Sacred sites breed contention


If Israelis and Palestinians are to negotiate a permanent peace, they will have to agree how to govern Jerusalem.

If they are to agree how to govern Jerusalem, they must agree above all on who will govern which parts of the Old City - the area enclosed by a 40-foot-high wall built by Sultan Suleiman in 1537.

Within the Old City are many of the sites revered by Judaism, Christianity and Islam. They are, in some cases, built on top of each other, and thus impossible to separate. Yet that is what the United States is urging Israeli and Palestinian negotiators to do: to consider sharing sovereignty over places each people believes to be its own.

Palestinian leader Yasser Arafat opposes a U.S. plan that would grant Palestinians partial sovereignty in the Old City and defer final decisions for at least a decade. Israeli Prime Minister Ehud Barak opposes giving up Israeli control over some of those sites and accuses Arafat of a lack of flexibility.

Their disagreements have come down to this - a few hundred acres enclosed by high stone walls.

Temple Mount

Jews venerate this high, 35-acre rock plateau as the site of the First Temple, built by King Solomon, and the Second, finished by King Herod, a structure destroyed by the Romans in the year 70. Muslims know the area as Haram al Sharif, or "Noble Sanctuary," and revere it as the place where the prophet Mohammed ascended to paradise on a winged horse.

Western Wall

It is the only remnant of the second Temple, and Jews consider it the holiest of all places. It is a 200-foot section of a retaining wall built by Herod in 20 B.C. When Jordan controlled the Old City, from 1948 to 1967, authorities barred Jews from access to the wall. After Israel captured the Old City, in 1967, Israeli authorities cleared an Arab neighborhood adjacent to the wall and expanded the plaza where Jews come to pray.

Dome of the Rock

The eight-sided building with a dome sheathed in gold leaf is the first great religious structure built by Islam. Completed in 691, the building surrounds the rock upon which Jewish tradition holds that Abraham was prepared to sacrifice Isaac, and which Muslim traditions says was the place from which the prophet Mohammed flew to paradise to receive the Koran from the angel Gabriel.

Al Aqsa Mosque

Built at the beginning of the eighth century, the mosque became a palace for the Crusaders in 1099, until Muslims reconquered Jerusalem in 1187.

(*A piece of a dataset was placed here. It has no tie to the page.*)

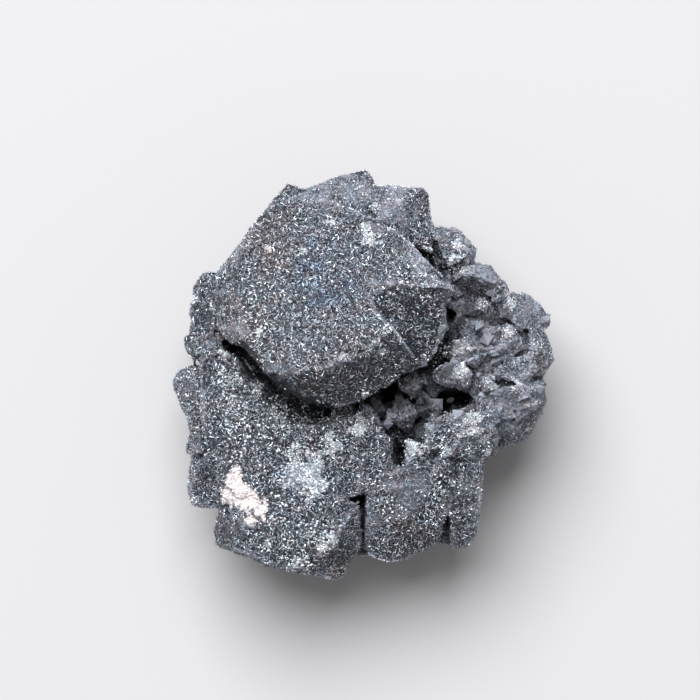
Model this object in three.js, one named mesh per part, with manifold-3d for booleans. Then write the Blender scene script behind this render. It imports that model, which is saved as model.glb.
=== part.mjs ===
// Hematite pseudomorph after magnetite: a cluster of octahedral crystals grown together.
// Millimetres, +Z up. The cluster lies on its broken back, with its best face up.
import * as THREE from "three";
import { ConvexGeometry } from "three/addons/geometries/ConvexGeometry.js";
import { MeshSurfaceSampler } from "three/addons/math/MeshSurfaceSampler.js";
import { mergeVertices } from "three/addons/utils/BufferGeometryUtils.js";
import Module from "manifold-3d";

const wasm = await Module();
wasm.setup();

// ---- driving dimensions -------------------------------------------------------------------
const faceTilt = 19; // degrees that the big crystal's lit face leans towards +Y
const ridgeTurn = 17; // degrees that the big crystal's lower ridge is turned about +Z
const holeThroat = 4; // height above the seat down to which the two holes run straight
const prismHeight = 30; // taller than the cluster, so that the outline trims all of it
const flankTrim = 0.975; // how far the flank crystals stay inside the outline
const looseness = 0.02; // short edges below this are merged away
const holeFlare = 2.6; // how much wider a hole is at the underside
const holeMargin = 1.5; // small crystals keep this far from the middle of a hole
const cutTop = 19; // the groove and the holes are cut from above this height
const seed = 23; // start of the random series that places the small crystals

// The outline as seen from above, anticlockwise from the right.
const outline = [
  [18.2, 1.4], [18.0, 2.4], [17.4, 4.0], [17.8, 5.2], [16.8, 6.8], [15.3, 8.0], [14.6, 7.6], [13.6, 8.4],
  [13.4, 8.9], [12.1, 10.5], [10.5, 10.8], [10.7, 12.1], [9.1, 13.7], [7.3, 14.4], [6.6, 13.9], [6.4, 15.0],
  [6.3, 17.2], [5.8, 17.7], [1.4, 18.0], [0.9, 19.0], [0.2, 19.6], [-0.5, 19.5], [-2.3, 18.8], [-5.9, 17.6],
  [-7.1, 18.3], [-8.5, 16.9], [-12.3, 11.4], [-13.9, 10.0], [-14.9, 10.0], [-15.7, 9.6], [-16.3, 8.7],
  [-16.6, 7.0], [-16.6, 1.5], [-17.7, 0.6], [-18.2, -0.8], [-17.6, -2.6], [-16.9, -3.9], [-16.3, -6.2],
  [-16.6, -10.9], [-16.3, -12.2], [-15.4, -12.8], [-13.9, -12.7], [-14.4, -14.9], [-14.3, -16.2],
  [-9.9, -17.8], [-6.1, -19.0], [-2.3, -19.6], [-1.9, -19.3], [-1.0, -17.4], [0.6, -17.2], [2.2, -17.8],
  [3.9, -17.7], [6.4, -16.4], [8.4, -16.6], [9.6, -16.7], [10.9, -15.0], [10.9, -13.0], [11.3, -10.0],
  [12.2, -7.8], [13.9, -7.1], [14.6, -6.5], [15.4, -6.5], [16.3, -5.0], [17.6, -2.4], [17.1, -0.2],
];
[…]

Church of the Holy Sepulcher

Christian tradition holds it to be the site of Jesus' crucifixion and burial. In Jesus' time, the site was outside the city walls. Construction of the first church here began in 326, a building that was destroyed in 614 during the Persian conquest. It was rebuilt in 629 but destroyed again, in 1009 during Muslim rule. Reconstruction began in 1042, and a long cycle of destructions and repairs continued well into the 20th century.

Via Dolorosa

According to tradition, the Street of Sorrows is the path walked by Jesus with a cross on his back as he made his way to the place of his crucifixion. Pilgrims followed different routes over the centuries, and the current route came into use in the 15th century. Nine of the 14 Stations of the Cross are along the road, the others inside the Church of the Holy Sepulcher.

Golden Gate

It probably stands on the site of the gate through which Jesus entered the city on what is today observed as Palm Sunday. Jewish tradition holds that the messiah will enter Jerusalem through this gate, which may be one reason Islamic authorities walled it up in the 12th century.

Damascus Gate

It serves as the main entrance to the Old City's Muslim Quarter and dates to 1537.

Jaffa Gate

The entrance to the Christian and Armenian quarters was altered in 1898 to allow German Kaiser Wilhelm II's car to enter.